>> start
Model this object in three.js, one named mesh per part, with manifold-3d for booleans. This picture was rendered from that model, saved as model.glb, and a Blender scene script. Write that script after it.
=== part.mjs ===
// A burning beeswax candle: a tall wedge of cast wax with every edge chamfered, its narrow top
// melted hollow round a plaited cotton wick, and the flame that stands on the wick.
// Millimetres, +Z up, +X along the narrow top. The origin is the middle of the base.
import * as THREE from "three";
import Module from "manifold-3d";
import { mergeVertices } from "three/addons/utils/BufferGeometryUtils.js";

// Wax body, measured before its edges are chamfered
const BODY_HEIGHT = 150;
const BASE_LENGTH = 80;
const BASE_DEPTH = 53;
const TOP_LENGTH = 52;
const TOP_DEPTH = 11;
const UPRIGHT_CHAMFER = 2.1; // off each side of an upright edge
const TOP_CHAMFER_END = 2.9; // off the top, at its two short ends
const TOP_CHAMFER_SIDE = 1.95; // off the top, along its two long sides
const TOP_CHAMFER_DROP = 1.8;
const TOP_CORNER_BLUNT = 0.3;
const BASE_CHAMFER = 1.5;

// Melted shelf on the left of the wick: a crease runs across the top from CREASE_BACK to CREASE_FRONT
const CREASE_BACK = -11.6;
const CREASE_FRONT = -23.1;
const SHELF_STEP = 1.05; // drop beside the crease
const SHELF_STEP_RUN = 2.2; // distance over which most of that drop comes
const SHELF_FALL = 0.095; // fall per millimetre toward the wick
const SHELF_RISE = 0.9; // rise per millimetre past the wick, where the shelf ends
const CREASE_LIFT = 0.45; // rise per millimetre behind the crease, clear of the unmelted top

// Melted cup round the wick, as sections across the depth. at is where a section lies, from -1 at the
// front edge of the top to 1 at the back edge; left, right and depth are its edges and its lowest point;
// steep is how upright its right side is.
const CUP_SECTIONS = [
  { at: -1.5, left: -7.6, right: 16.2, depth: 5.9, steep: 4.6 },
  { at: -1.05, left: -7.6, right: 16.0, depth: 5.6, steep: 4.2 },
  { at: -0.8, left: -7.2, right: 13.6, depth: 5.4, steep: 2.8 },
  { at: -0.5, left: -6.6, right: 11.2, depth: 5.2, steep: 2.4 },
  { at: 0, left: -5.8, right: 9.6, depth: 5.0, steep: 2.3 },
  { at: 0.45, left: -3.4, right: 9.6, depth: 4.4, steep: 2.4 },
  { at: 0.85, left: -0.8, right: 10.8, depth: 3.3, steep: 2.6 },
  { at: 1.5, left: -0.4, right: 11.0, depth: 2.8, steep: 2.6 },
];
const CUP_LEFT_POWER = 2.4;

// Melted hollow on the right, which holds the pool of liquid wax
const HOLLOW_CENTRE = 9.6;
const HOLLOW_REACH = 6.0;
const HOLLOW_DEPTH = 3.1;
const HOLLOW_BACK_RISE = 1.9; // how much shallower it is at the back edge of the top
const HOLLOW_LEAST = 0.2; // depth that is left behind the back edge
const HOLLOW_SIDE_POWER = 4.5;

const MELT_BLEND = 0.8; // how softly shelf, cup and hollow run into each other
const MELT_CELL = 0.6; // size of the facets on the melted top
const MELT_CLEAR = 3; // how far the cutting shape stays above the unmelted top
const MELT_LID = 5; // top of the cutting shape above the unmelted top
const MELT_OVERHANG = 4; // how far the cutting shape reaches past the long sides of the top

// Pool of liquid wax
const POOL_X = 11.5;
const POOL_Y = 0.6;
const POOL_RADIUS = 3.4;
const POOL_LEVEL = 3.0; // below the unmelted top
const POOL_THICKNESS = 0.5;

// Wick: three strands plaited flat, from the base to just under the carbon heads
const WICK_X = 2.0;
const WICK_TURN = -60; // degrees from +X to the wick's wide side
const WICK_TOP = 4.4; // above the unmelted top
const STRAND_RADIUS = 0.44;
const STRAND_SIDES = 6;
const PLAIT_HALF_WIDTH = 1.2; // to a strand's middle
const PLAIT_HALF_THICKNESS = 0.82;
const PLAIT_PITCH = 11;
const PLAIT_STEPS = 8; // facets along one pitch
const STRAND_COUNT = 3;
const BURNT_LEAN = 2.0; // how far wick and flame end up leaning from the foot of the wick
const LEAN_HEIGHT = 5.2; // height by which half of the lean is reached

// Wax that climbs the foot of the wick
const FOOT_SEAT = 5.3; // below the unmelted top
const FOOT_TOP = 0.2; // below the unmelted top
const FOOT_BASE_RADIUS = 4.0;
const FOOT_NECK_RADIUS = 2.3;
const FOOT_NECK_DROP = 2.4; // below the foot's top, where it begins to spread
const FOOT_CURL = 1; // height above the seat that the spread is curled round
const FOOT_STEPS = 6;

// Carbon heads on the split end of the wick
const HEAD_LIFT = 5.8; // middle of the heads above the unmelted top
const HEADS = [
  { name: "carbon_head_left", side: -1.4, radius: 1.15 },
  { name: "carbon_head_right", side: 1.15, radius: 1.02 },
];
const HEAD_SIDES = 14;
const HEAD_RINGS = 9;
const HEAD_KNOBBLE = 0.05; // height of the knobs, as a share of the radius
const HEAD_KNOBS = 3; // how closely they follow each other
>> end
→ Stated goal
Take the listing above and set it down exactly.

→ Answer
Model this object in three.js, one named mesh per part, with manifold-3d for booleans. This picture was rendered from that model, saved as model.glb, and a Blender scene script. Write that script after it.
=== part.mjs ===
// A burning beeswax candle: a tall wedge of cast wax with every edge chamfered, its narrow top
// melted hollow round a plaited cotton wick, and the flame that stands on the wick.
// Millimetres, +Z up, +X along the narrow top. The origin is the middle of the base.
import * as THREE from "three";
import Module from "manifold-3d";
import { mergeVertices } from "three/addons/utils/BufferGeometryUtils.js";

// Wax body, measured before its edges are chamfered
const BODY_HEIGHT = 150;
const BASE_LENGTH = 80;
const BASE_DEPTH = 53;
const TOP_LENGTH = 52;
const TOP_DEPTH = 11;
const UPRIGHT_CHAMFER = 2.1; // off each side of an upright edge
const TOP_CHAMFER_END = 2.9; // off the top, at its two short ends
const TOP_CHAMFER_SIDE = 1.95; // off the top, along its two long sides
const TOP_CHAMFER_DROP = 1.8;
const TOP_CORNER_BLUNT = 0.3;
const BASE_CHAMFER = 1.5;

// Melted shelf on the left of the wick: a crease runs across the top from CREASE_BACK to CREASE_FRONT
const CREASE_BACK = -11.6;
const CREASE_FRONT = -23.1;
const SHELF_STEP = 1.05; // drop beside the crease
const SHELF_STEP_RUN = 2.2; // distance over which most of that drop comes
const SHELF_FALL = 0.095; // fall per millimetre toward the wick
const SHELF_RISE = 0.9; // rise per millimetre past the wick, where the shelf ends
const CREASE_LIFT = 0.45; // rise per millimetre behind the crease, clear of the unmelted top

// Melted cup round the wick, as sections across the depth. at is where a section lies, from -1 at the
// front edge of the top to 1 at the back edge; left, right and depth are its edges and its lowest point;
// steep is how upright its right side is.
const CUP_SECTIONS = [
  { at: -1.5, left: -7.6, right: 16.2, depth: 5.9, steep: 4.6 },
  { at: -1.05, left: -7.6, right: 16.0, depth: 5.6, steep: 4.2 },
  { at: -0.8, left: -7.2, right: 13.6, depth: 5.4, steep: 2.8 },
  { at: -0.5, left: -6.6, right: 11.2, depth: 5.2, steep: 2.4 },
  { at: 0, left: -5.8, right: 9.6, depth: 5.0, steep: 2.3 },
  { at: 0.45, left: -3.4, right: 9.6, depth: 4.4, steep: 2.4 },
  { at: 0.85, left: -0.8, right: 10.8, depth: 3.3, steep: 2.6 },
  { at: 1.5, left: -0.4, right: 11.0, depth: 2.8, steep: 2.6 },
];
const CUP_LEFT_POWER = 2.4;

// Melted hollow on the right, which holds the pool of liquid wax
const HOLLOW_CENTRE = 9.6;
const HOLLOW_REACH = 6.0;
const HOLLOW_DEPTH = 3.1;
const HOLLOW_BACK_RISE = 1.9; // how much shallower it is at the back edge of the top
const HOLLOW_LEAST = 0.2; // depth that is left behind the back edge
const HOLLOW_SIDE_POWER = 4.5;

const MELT_BLEND = 0.8; // how softly shelf, cup and hollow run into each other
const MELT_CELL = 0.6; // size of the facets on the melted top
const MELT_CLEAR = 3; // how far the cutting shape stays above the unmelted top
const MELT_LID = 5; // top of the cutting shape above the unmelted top
const MELT_OVERHANG = 4; // how far the cutting shape reaches past the long sides of the top

// Pool of liquid wax
const POOL_X = 11.5;
const POOL_Y = 0.6;
const POOL_RADIUS = 3.4;
const POOL_LEVEL = 3.0; // below the unmelted top
const POOL_THICKNESS = 0.5;

// Wick: three strands plaited flat, from the base to just under the carbon heads
const WICK_X = 2.0;
const WICK_TURN = -60; // degrees from +X to the wick's wide side
const WICK_TOP = 4.4; // above the unmelted top
const STRAND_RADIUS = 0.44;
const STRAND_SIDES = 6;
const PLAIT_HALF_WIDTH = 1.2; // to a strand's middle
const PLAIT_HALF_THICKNESS = 0.82;
const PLAIT_PITCH = 11;
const PLAIT_STEPS = 8; // facets along one pitch
const STRAND_COUNT = 3;
const BURNT_LEAN = 2.0; // how far wick and flame end up leaning from the foot of the wick
const LEAN_HEIGHT = 5.2; // height by which half of the lean is reached

// Wax that climbs the foot of the wick
const FOOT_SEAT = 5.3; // below the unmelted top
const FOOT_TOP = 0.2; // below the unmelted top
const FOOT_BASE_RADIUS = 4.0;
const FOOT_NECK_RADIUS = 2.3;
const FOOT_NECK_DROP = 2.4; // below the foot's top, where it begins to spread
const FOOT_CURL = 1; // height above the seat that the spread is curled round
const FOOT_STEPS = 6;

// Carbon heads on the split end of the wick
const HEAD_LIFT = 5.8; // middle of the heads above the unmelted top
const HEADS = [
  { name: "carbon_head_left", side: -1.4, radius: 1.15 },
  { name: "carbon_head_right", side: 1.15, radius: 1.02 },
];
const HEAD_SIDES = 14;
const HEAD_RINGS = 9;
const HEAD_KNOBBLE = 0.05; // height of the knobs, as a share of the radius
const HEAD_KNOBS = 3; // how closely they follow each other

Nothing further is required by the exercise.